Fortunately, the water jug did not actually qualify as Problem A with Plan B.3. Problem A with Plan B.3 was that the starter at this point was drawing so much amperage that the truck couldn't keep up at idle. So the new procedure was: Squirt gas into carburetor, Rev truck to 3000 RPM, Push starter button. Good thing we had two people. Bad thing we still had no noise from the engine. Could the race gas be so old that it won't even burn?
I took the air cleaner off with the intention of spraying some starter fluid in the carb. Fortunately I looked down into the throttle bore first and saw myself looking back at me. I had flooded it so badly that the gasoline was pooling on the bottom of the intake manifold.
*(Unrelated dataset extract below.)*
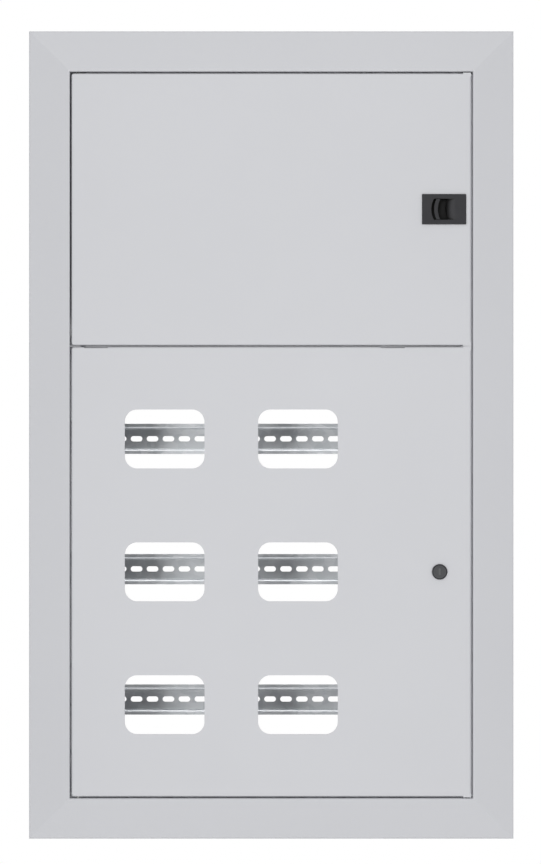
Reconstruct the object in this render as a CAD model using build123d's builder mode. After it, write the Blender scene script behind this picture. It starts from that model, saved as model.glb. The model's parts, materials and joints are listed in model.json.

New procedure: Hold the throttle wide open to get some fresh air in the engine while cranking the engine and revving the truck. Wait, we need a third person for that. I tried holding the throttle open and blowing in one carb throat, hoping the gas would evaporate and the fumes would blow out the other throat. Half an hour later, the reflecting pool was gone. We cranked the car with the throttle jammed open and it gave a promising pop, so we went back to just cranking.
The starter was now very warm, even with the industrial blower on it, and it cranked so slowly it sounded like it was just ratcheting the engine over. Dad promised to be home a half an hour ago. Still, we were just SO CLOSE. It had to fire soon.
Half an hour of agonizing cranking later (sorry Mom) we gave up for the night. Actually, I just sent my dad home for the night. I tried a few more times after he went home, with similar results. We concluded that the starter must have worn out from the strain.
I tried it this morning just for fun and it started on the second try.
I can't wait for Road America on Sunday.